In 2012, Benfold was the first San Diego–based naval ship invited to participate in the Koa Kai naval exercises. Benfold conducted integrated flight operations, anti-surface and anti-submarine training, dynamic ship maneuvers, ballistic missile defense, small boat attacks and Maritime Interdiction Operations (MIO) utilizing the Visit, Board, Search and Seizure (VBSS) team.

===Collision===
On 19 November 2017 Benfold was involved in a minor collision with a Japanese commercial tug off Sagami Bay. The tug lost power and drifted into Benfold, causing damage described as minimal, with some scraping to the ship's side.
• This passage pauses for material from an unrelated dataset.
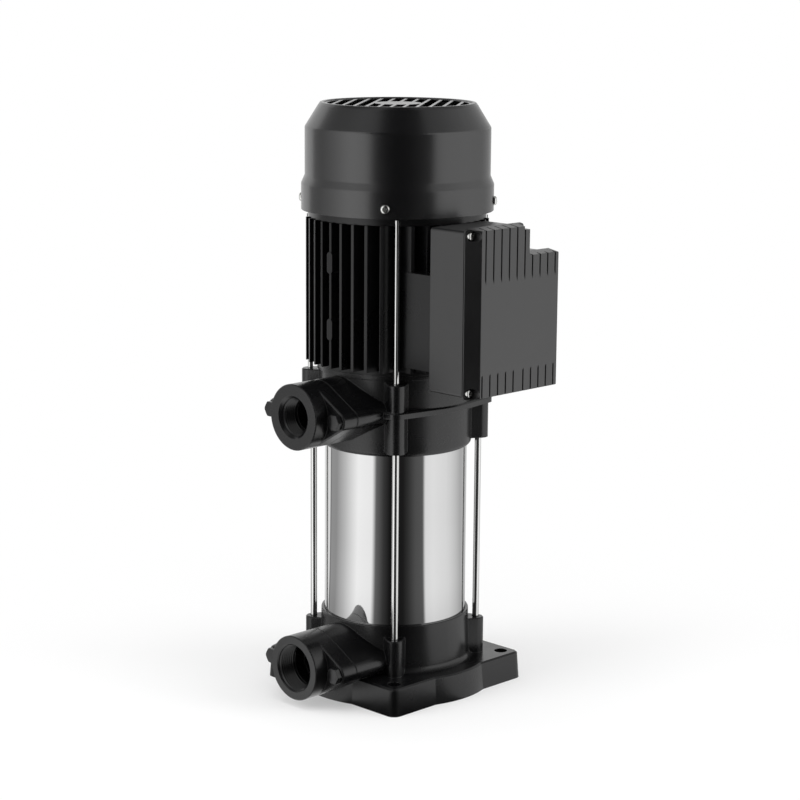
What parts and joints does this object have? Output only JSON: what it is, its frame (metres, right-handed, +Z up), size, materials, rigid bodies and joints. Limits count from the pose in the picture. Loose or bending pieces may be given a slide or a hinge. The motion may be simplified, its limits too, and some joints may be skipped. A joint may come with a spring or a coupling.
{
  "type": "vertical multistage pump",
  "caption": "Upright multistage water pump: square cast foot, polished sleeve with tie bolts, two threaded side ports, finned motor, fan cover and side terminal box.",
  "frame": {"origin": "middle of the foot's underside, on the shaft axis", "axes": "+Z up along the shaft; both ports face -Y; terminal box on the +X side"},
  "size_m": [0.2357, 0.217, 0.5323],
  "materials": {
    "black_cast_iron": "satin black coated casting",
    "black_motor_paint": "gloss black paint on cast aluminium",
    "fan_cover_black": "satin black pressed steel",
    "polished_steel": "mirror polished stainless steel",
    "rod_steel": "bright stainless bar",
    "zinc_steel": "bright zinc plate",
    "stage_steel": "pressed stainless sheet",
    "stage_plastic": "moulded glass-filled plastic",
    "shaft_steel": "ground stainless bar",
    "bearing_steel": "ground bearing steel",
    "carbon_bush": "carbon graphite",
    "seal_rubber": "moulded rubber",
    "lamination_steel": "stacked electrical steel",
    "copper_winding": "varnished copper wire",
    "box_plastic": "grained dark grey plastic",
    "fan_plastic": "moulded black plastic",
    "capacitor_can": "white plastic can",
    "plug_brass": "nickel-free machined brass"
  },
  "bodies": {
    "root": {"base_casting": "black_cast_iron", "delivery_casting": "black_cast_iron", "suction_flange": "black_cast_iron", "delivery_flange": "black_cast_iron", "suction_flange_bolts": "black_cast_iron", "delivery_flange_bolts": "black_cast_iron", "motor_frame": "black_motor_paint", "lower_end_shield": "black_motor_paint", "upper_end_shield": "black_motor_paint", "fan_cover": "fan_cover_black", "outer_sleeve": "polished_steel", "tie_bolts": "rod_steel", "motor_through_bolts": "rod_steel", "fan_cover_screws": "zinc_steel", "terminal_box_screws": "zinc_steel", "stage_casing_1": "stage_steel", "stage_casing_2": "stage_steel", "stage_casing_3": "stage_steel", "stage_casing_4": "stage_steel", "stage_casing_5": "stage_steel", "outlet_guide": "stage_steel", "diffuser_1": "stage_plastic", "diffuser_2": "stage_plastic", "diffuser_3": "stage_plastic", "diffuser_4": "stage_plastic", "diffuser_5": "stage_plastic", "lower_bearing_outer": "bearing_steel", "upper_bearing_outer": "bearing_steel", "lower_bush": "carbon_bush", "seal_seat": "carbon_bush", "suction_flange_seal": "seal_rubber", "delivery_flange_seal": "seal_rubber", "lower_sleeve_seal": "seal_rubber", "upper_sleeve_seal": "seal_rubber", "terminal_box_gasket": "seal_rubber", "stator_core": "lamination_steel", "stator_windings": "copper_winding", "terminal_box": "box_plastic", "terminal_box_lid": "box_plastic", "cable_gland": "fan_plastic", "gland_nut": "fan_plastic", "terminal_block": "fan_plastic", "capacitor": "capacitor_can", "drain_plug": "plug_brass", "vent_plug": "plug_brass"},
    "rotor": {"pump_shaft": "shaft_steel", "impeller_nut": "zinc_steel", "impeller_spacer": "shaft_steel", "seal_head": "seal_rubber", "water_slinger": "seal_rubber", "lower_bearing_inner": "bearing_steel", "upper_bearing_inner": "bearing_steel", "rotor_core": "lamination_steel", "cooling_fan": "fan_plastic", "impeller_1": "stage_plastic", "impeller_2": "stage_plastic", "impeller_3": "stage_plastic", "impeller_4": "stage_plastic", "impeller_5": "stage_plastic"}
  },
  "joints": [
    {"name": "rotor_spin", "type": "hinge", "parent": "root", "child": "rotor", "pos_m": [0, 0, 0.3], "axis": [0, 0, 1], "continuous": true}
  ]
}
There were no injuries reported on either vessel; Benfold continued at sea, while the tug was towed to Yokosuka.

=== Freedom of Navigation operations ===
Benfold has conducted the following Freedom of Navigation Operations (FONOPS) in the South China Sea:
- 12 July 2021 – Paracel Islands
- 8 September 2021 – Spratly Islands
- 18 January 2022 – Spratly Islands
- 20 January 2022 – Paracel Islands
- 13 July 2022 – Paracel Islands
- 16 July 2022 – Spratly Islands

In 2022, Benfold was praised by Seventh Fleet leadership as an exemplar of good ship preservation. On 6 August 2023, Benfold and three other destroyers responded to a joint Chinese-Russian patrol in international waters near Alaska. The Chinese–Russian flotilla left without incident.
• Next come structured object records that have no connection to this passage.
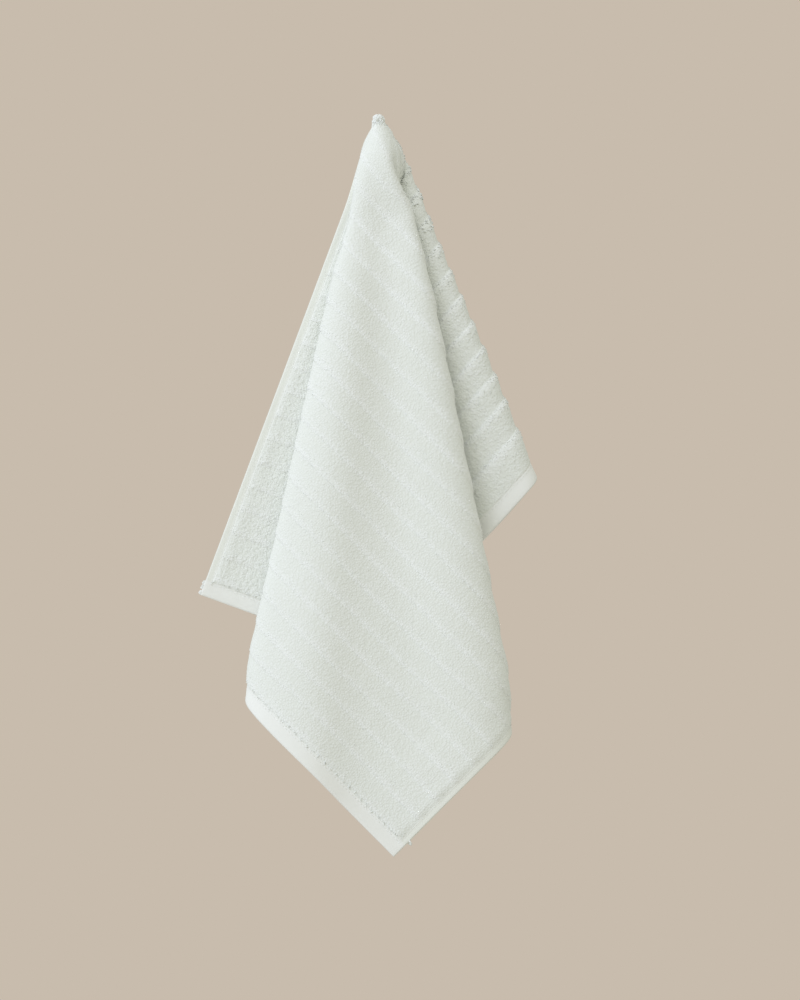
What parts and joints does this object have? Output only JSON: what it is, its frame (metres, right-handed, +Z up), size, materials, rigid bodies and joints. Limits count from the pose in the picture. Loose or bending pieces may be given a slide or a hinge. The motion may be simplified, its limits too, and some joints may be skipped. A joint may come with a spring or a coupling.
{
  "type": "hand towel",
  "caption": "White ribbed terry hand towel, hung by a point on its long edge and draping in soft folds to its corners.",
  "frame": {"origin": "the held point, on a long edge of the towel, at the top of the hanging cloth", "axes": "+Z up, against the hang; the viewer who faces the towel stands at -Y, so the cloth's back is towards +Y; +X to that viewer's right"},
  "size_m": [0.2528, 0.1188, 0.5514],
  "materials": {
    "white_terry": "matt cotton terry, sculpted in ribs"
  },
  "bodies": {
    "root": {"towel": "white_terry"}
  },
  "joints": []
}
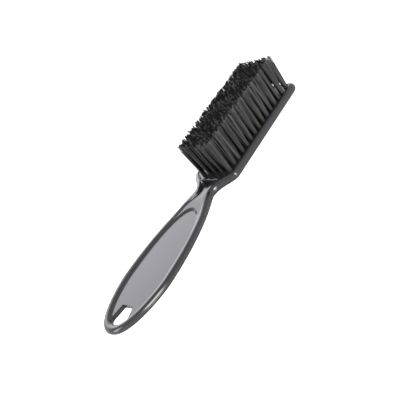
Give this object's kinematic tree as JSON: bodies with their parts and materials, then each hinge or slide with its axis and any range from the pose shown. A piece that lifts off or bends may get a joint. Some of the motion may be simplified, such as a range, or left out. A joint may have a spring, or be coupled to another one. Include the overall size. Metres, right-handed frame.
{
  "type": "fade brush",
  "caption": "Barber's cleaning brush: slim moulded handle with a sunk panel and hanging hole, and a rectangular head full of trimmed nylon bristle tufts.",
  "frame": {"origin": "under the middle of the brush, on the plane of its flat back", "axes": "+X from the handle's end to the head's far end, +Z the way the bristles stand, +Y across"},
  "size_m": [0.175, 0.0366, 0.0258],
  "materials": {
    "moulding": "glossy injection-moulded black",
    "bristles": "black nylon filament",
    "anchors": "drawn flat steel wire"
  },
  "bodies": {
    "root": {"handle_and_head": "moulding", "bristle_row_01": "bristles", "bristle_row_02": "bristles", "bristle_row_03": "bristles", "bristle_row_04": "bristles", "bristle_row_05": "bristles", "bristle_row_06": "bristles", "bristle_row_07": "bristles", "bristle_row_08": "bristles", "bristle_row_09": "bristles", "bristle_row_10": "bristles", "bristle_row_11": "bristles", "bristle_row_12": "bristles", "bristle_row_13": "bristles", "bristle_row_14": "bristles", "bristle_row_15": "bristles", "anchor_wire_01": "anchors", "anchor_wire_02": "anchors", "anchor_wire_03": "anchors", "anchor_wire_04": "anchors", "anchor_wire_05": "anchors", "anchor_wire_06": "anchors", "anchor_wire_07": "anchors", "anchor_wire_08": "anchors", "anchor_wire_09": "anchors", "anchor_wire_10": "anchors", "anchor_wire_11": "anchors", "anchor_wire_12": "anchors", "anchor_wire_13": "anchors", "anchor_wire_14": "anchors", "anchor_wire_15": "anchors"}
  },
  "joints": []
}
On 9 August 2023, the Navy announced plans to extend the ship's service life beyond the initial 35 years, intending to keep Benfold in service until at least 2036. The Navy has announced plans to rotate Benfold to Everett, Washington, replacing her in Japan with .
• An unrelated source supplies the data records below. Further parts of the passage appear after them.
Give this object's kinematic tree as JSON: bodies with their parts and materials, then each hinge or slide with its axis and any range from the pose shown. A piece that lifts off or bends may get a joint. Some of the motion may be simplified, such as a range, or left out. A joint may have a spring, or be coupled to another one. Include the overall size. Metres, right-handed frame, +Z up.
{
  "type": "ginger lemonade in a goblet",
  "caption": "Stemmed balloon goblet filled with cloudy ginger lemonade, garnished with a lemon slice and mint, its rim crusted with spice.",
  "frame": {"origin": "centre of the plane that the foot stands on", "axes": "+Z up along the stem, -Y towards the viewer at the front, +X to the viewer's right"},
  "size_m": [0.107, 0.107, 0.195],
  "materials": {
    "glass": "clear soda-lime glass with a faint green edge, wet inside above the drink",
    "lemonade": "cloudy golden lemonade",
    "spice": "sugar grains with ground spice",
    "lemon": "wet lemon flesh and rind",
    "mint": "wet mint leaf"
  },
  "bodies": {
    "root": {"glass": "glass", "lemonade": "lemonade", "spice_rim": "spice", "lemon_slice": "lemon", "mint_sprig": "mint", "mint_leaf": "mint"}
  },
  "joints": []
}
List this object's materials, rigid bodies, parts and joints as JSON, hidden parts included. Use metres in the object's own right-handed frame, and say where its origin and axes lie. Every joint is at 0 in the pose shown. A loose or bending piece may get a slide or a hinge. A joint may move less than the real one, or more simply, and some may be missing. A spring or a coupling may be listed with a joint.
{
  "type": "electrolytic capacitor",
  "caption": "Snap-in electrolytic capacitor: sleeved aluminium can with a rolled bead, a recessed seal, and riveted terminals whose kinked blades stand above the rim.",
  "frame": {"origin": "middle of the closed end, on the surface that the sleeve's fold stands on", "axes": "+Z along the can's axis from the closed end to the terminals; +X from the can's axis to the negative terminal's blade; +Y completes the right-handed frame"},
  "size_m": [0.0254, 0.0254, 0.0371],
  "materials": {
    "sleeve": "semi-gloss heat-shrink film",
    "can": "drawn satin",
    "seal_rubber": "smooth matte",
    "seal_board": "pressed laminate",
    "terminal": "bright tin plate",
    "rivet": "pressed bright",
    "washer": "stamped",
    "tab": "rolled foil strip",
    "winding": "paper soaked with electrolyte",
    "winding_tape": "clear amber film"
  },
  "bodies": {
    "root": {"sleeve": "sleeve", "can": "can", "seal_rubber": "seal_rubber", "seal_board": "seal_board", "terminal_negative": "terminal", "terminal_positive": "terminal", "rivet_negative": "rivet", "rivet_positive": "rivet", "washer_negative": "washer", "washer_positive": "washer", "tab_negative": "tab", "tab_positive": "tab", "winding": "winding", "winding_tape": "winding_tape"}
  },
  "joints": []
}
=== Engineering casualty in the South China Sea ===
On 24 July 2026, while sailing in the South China Sea with the George Washington Carrier Strike group, Benfold reported an engineering casualty involving its generators, causing a loss of power for four days. This meant the ship was without galley services, air conditioning, toilets and fresh water. Benfold was towed to Subic Bay in the Philippines for emergency repair. On 8 August the ship left the Philippines under its own power and sailed to Japan.

== Awards ==
- 2003–2004 – USS Arizona Memorial Trophy Award, for "superior performance in combat readiness and battle efficiency."
- 1998 – Spokane Trophy
- Navy Unit Commendation for 01-Oct-1997 to 30-Apr-1998
- Meritorious Unit Commendation as a part of the Constellation Battle Group for 01-Jan-1999 to 10-Sep-2001
- Armed Forces Expeditionary Medal, for four separate time periods between October 1997 and August 2001
- Humanitarian Service Medal for Operation Unified Assistance from 28-Dec-2004 to 12-Feb-2005
- CNO Afloat Safety Award (PACFLT) – (2007), (2024)
- Marjorie Sterrett Battleship Fund Award – (2022)

Benfold has been awarded the Navy Battle "E" for the following years: 1997, 1999, 2001, 2003 (listed as "BENFOLD DDG 76" on awards site, year of Benfold DDG-65 / Higgins DDG-76 "Sea Swap"), 2004, 2005, 2007, 2009, 2018, 2021, and 2022.